WHAT NEEDS TO BE DONE :: From the listing below, extract every line in which the word "vertices" appears.

DATASET RECORDS ::
[Start]

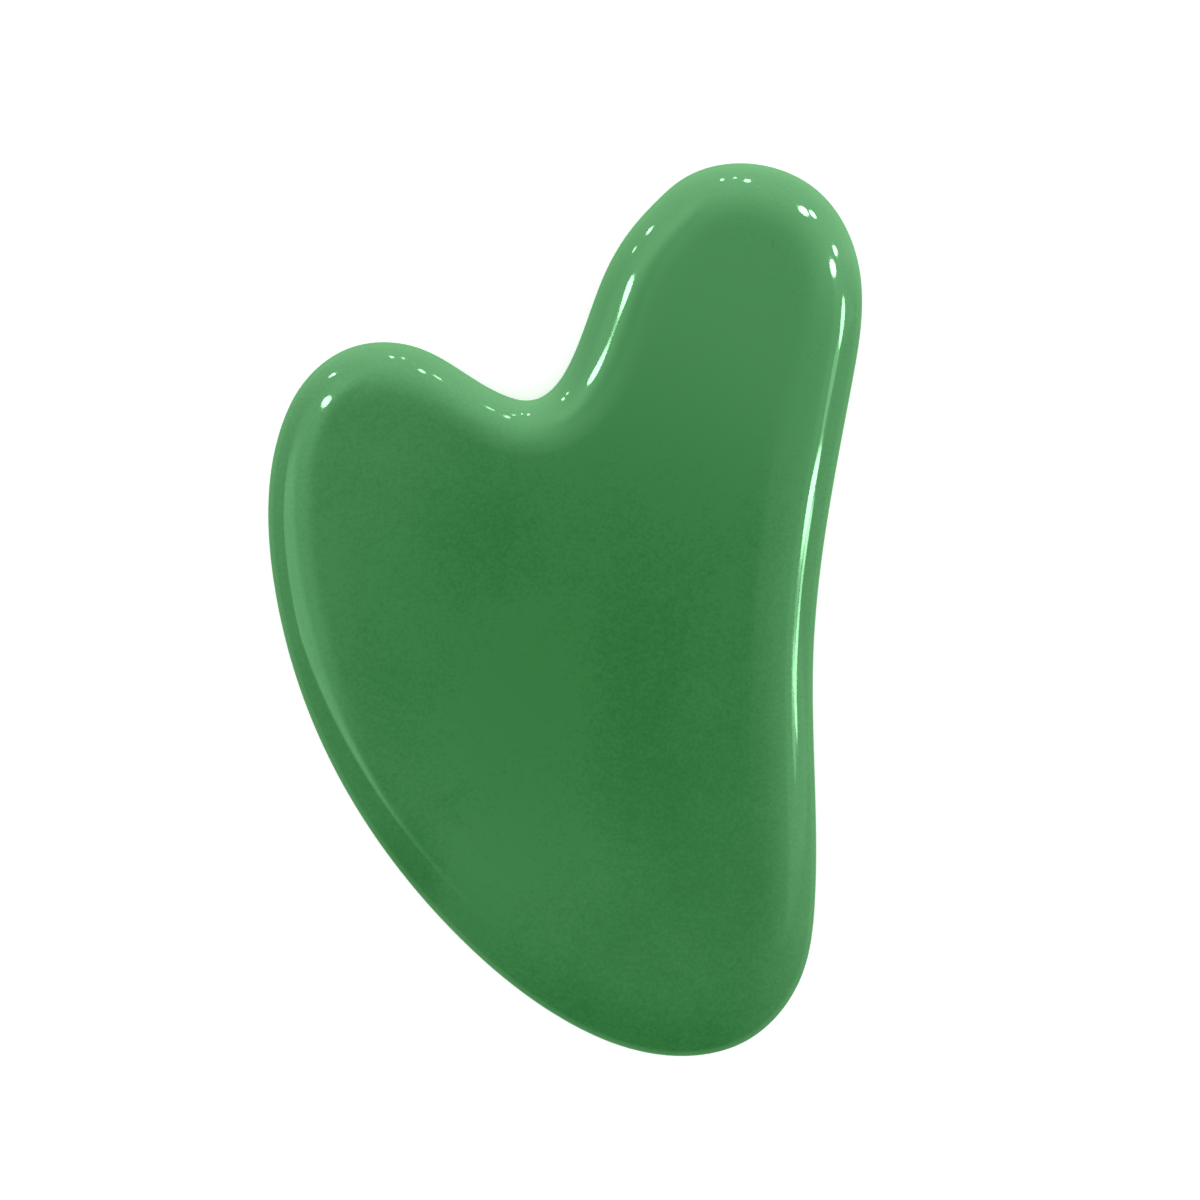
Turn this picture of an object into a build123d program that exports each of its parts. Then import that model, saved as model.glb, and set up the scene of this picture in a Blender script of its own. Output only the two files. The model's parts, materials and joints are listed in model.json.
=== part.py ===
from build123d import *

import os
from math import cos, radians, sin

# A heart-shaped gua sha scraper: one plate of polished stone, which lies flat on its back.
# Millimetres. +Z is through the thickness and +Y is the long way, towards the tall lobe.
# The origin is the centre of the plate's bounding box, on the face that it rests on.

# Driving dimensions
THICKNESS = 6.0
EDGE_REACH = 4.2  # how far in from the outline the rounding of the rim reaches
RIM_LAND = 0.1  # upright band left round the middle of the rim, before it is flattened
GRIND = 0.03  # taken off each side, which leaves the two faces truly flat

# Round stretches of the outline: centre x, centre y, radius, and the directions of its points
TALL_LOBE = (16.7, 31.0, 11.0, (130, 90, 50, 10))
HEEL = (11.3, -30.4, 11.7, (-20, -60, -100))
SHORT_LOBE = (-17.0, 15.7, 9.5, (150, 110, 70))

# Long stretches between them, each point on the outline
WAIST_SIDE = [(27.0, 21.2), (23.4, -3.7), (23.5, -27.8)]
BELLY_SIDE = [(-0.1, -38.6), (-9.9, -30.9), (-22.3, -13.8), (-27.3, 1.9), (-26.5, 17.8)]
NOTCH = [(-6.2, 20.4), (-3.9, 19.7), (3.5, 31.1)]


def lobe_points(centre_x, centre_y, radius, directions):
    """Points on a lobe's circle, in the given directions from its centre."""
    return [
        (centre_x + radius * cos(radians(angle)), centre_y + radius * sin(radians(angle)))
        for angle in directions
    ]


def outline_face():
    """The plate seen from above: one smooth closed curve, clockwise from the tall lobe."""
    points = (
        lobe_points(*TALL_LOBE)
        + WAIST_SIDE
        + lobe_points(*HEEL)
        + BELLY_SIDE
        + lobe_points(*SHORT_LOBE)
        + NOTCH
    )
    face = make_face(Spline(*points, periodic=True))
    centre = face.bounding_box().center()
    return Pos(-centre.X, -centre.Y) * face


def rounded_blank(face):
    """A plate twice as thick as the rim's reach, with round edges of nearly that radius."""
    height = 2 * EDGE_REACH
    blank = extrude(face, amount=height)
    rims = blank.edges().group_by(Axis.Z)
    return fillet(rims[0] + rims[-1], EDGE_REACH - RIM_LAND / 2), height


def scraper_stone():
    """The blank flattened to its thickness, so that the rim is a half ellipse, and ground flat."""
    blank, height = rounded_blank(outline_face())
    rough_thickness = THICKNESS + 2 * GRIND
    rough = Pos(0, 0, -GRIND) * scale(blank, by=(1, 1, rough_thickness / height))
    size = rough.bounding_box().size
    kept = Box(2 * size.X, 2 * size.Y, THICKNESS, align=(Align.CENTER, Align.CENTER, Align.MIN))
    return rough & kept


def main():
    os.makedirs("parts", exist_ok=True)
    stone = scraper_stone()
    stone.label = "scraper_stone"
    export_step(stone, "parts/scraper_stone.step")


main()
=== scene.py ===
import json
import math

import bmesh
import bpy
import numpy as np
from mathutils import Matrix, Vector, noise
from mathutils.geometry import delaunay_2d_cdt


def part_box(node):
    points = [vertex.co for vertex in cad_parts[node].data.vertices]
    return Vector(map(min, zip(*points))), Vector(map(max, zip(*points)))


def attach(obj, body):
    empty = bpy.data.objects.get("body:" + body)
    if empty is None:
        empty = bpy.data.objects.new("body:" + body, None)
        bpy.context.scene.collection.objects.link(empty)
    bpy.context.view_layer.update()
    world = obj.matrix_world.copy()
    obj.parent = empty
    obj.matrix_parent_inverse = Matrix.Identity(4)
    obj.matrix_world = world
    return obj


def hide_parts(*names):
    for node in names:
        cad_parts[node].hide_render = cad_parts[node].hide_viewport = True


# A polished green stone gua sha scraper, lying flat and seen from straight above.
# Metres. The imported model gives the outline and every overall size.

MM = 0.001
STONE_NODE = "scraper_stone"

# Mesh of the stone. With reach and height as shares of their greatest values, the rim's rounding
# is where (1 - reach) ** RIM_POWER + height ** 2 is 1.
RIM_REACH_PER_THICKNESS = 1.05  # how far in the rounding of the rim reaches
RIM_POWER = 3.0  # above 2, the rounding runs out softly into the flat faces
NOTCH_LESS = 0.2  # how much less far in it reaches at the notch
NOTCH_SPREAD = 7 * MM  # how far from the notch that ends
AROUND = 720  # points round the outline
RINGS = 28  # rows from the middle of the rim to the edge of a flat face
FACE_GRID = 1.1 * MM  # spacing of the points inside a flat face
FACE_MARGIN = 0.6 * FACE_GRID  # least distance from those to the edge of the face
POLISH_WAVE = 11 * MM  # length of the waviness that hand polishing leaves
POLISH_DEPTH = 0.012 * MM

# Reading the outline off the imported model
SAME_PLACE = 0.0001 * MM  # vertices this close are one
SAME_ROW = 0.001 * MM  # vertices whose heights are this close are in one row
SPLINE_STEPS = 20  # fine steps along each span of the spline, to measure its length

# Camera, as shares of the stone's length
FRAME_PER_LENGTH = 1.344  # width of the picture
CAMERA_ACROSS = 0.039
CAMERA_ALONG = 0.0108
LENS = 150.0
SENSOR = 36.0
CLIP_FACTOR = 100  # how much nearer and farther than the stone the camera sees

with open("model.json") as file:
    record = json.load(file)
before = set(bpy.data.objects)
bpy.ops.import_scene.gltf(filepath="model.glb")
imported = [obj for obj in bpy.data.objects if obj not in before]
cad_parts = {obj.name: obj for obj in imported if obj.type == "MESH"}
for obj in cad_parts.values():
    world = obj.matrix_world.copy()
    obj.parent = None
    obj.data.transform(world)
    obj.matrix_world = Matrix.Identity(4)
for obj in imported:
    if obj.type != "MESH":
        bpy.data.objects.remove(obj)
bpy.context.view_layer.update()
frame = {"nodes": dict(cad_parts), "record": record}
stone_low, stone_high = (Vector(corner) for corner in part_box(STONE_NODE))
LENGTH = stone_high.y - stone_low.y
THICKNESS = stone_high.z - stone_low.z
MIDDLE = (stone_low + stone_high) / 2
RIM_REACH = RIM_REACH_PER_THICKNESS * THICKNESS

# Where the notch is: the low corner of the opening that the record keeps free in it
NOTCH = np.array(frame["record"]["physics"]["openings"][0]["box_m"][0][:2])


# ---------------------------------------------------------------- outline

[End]
[Start]

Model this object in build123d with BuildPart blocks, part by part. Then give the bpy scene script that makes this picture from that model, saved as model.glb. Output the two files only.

[End]
[Start]

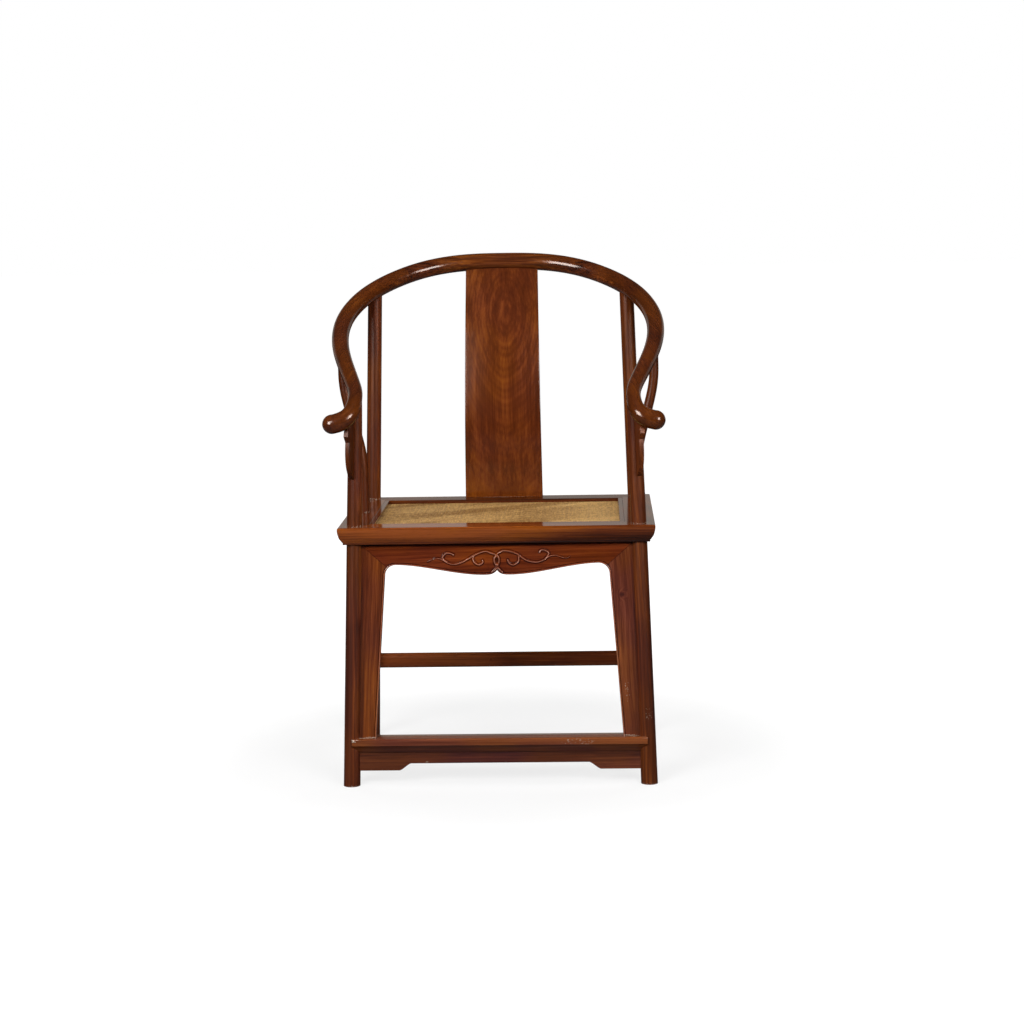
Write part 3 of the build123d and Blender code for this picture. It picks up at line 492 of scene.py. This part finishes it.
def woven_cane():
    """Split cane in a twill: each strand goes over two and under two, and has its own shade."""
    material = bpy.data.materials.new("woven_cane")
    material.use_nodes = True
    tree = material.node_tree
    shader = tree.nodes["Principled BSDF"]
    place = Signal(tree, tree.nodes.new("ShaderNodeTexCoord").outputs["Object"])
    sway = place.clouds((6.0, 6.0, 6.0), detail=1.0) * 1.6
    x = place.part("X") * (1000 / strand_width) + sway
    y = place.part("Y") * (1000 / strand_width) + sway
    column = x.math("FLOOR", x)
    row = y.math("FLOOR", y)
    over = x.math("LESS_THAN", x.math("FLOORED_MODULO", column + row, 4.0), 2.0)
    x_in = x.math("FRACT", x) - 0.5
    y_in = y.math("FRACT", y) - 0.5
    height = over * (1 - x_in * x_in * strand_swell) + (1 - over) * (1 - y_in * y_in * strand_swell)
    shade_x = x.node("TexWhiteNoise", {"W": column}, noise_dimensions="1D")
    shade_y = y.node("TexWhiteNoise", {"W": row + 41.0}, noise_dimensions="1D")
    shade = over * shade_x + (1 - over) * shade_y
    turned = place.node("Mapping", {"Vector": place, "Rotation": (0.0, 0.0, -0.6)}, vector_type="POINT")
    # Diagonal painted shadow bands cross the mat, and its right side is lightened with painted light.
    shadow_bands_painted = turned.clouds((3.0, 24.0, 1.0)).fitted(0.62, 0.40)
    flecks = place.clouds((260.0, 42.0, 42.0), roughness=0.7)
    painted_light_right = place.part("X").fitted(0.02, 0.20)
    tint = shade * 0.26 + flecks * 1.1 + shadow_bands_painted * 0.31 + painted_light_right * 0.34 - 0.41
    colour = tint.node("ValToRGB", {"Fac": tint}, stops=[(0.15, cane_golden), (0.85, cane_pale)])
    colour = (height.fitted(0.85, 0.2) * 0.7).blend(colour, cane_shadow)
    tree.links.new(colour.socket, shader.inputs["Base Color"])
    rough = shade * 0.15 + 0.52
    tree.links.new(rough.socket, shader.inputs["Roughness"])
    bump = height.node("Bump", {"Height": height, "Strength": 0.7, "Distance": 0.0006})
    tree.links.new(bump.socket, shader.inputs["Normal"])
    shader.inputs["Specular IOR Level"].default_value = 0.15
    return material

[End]

RESULT FOR THIS EXERCISE ::
    points = [vertex.co for vertex in cad_parts[node].data.vertices]
SAME_PLACE = 0.0001 * MM  # vertices this close are one
SAME_ROW = 0.001 * MM  # vertices whose heights are this close are in one row